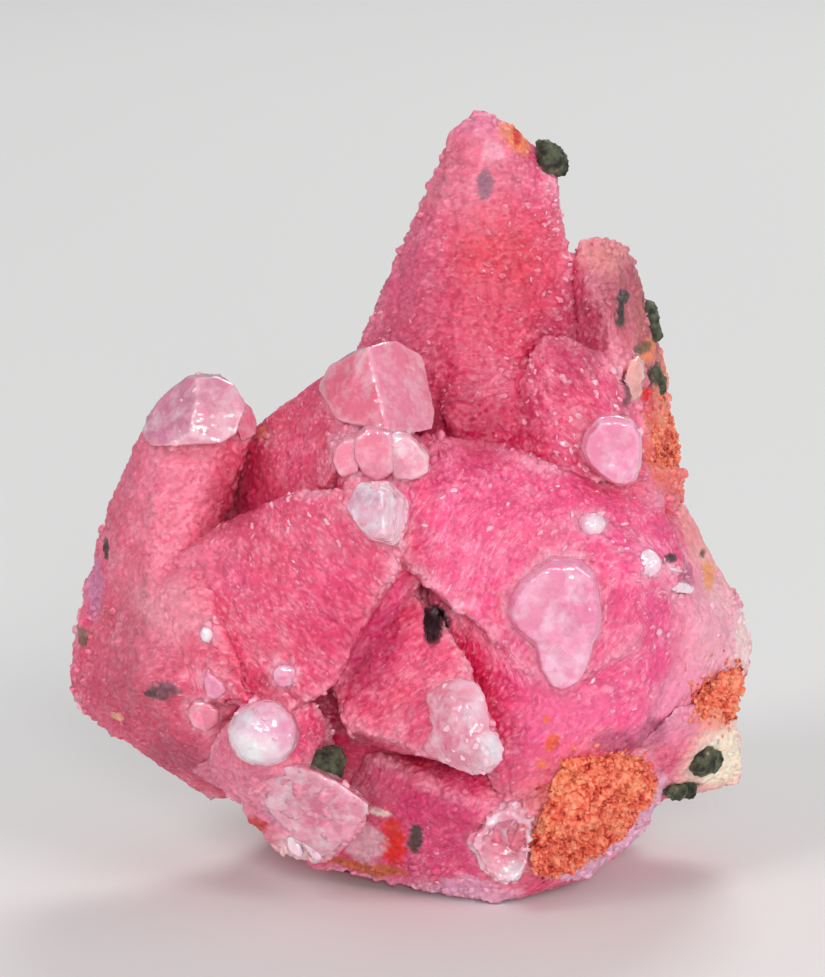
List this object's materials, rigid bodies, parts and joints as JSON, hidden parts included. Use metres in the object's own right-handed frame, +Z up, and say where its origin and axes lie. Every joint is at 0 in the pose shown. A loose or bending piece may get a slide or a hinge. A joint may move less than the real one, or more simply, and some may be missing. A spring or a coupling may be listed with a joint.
{
  "type": "mineral specimen",
  "caption": "Pink calcite cluster of pointed druse-coated crystals with clear blunt tips, green nodules and crumbly orange crusts, cut flat below so that it stands.",
  "frame": {"origin": "middle of the bounding box, at the flat base it stands on", "axes": "+Z up along the tallest crystal, -Y out of the showy side, +Y into the broken back, +X to the right of the showy side"},
  "size_m": [0.07, 0.0506, 0.0786],
  "materials": {
    "pink_calcite": "sparkling druse, slightly translucent",
    "green_mineral": "velvety, matt",
    "orange_crust": "crumbly, matt"
  },
  "bodies": {
    "root": {"calcite_cluster": "pink_calcite", "green_nodule_lower_left": "green_mineral", "green_nodule_lower_right": "green_mineral", "green_nodule_underside": "green_mineral", "green_nodule_top": "green_mineral", "green_nodule_side": "green_mineral", "green_nodule_edge": "green_mineral", "orange_crust_lower": "orange_crust", "orange_crust_flank": "orange_crust", "orange_crust_edge": "orange_crust"}
  },
  "joints": []
}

[Problem description]:
Count how many lines above include the word "materials" and answer with that figure only.

[Exercise output]:
2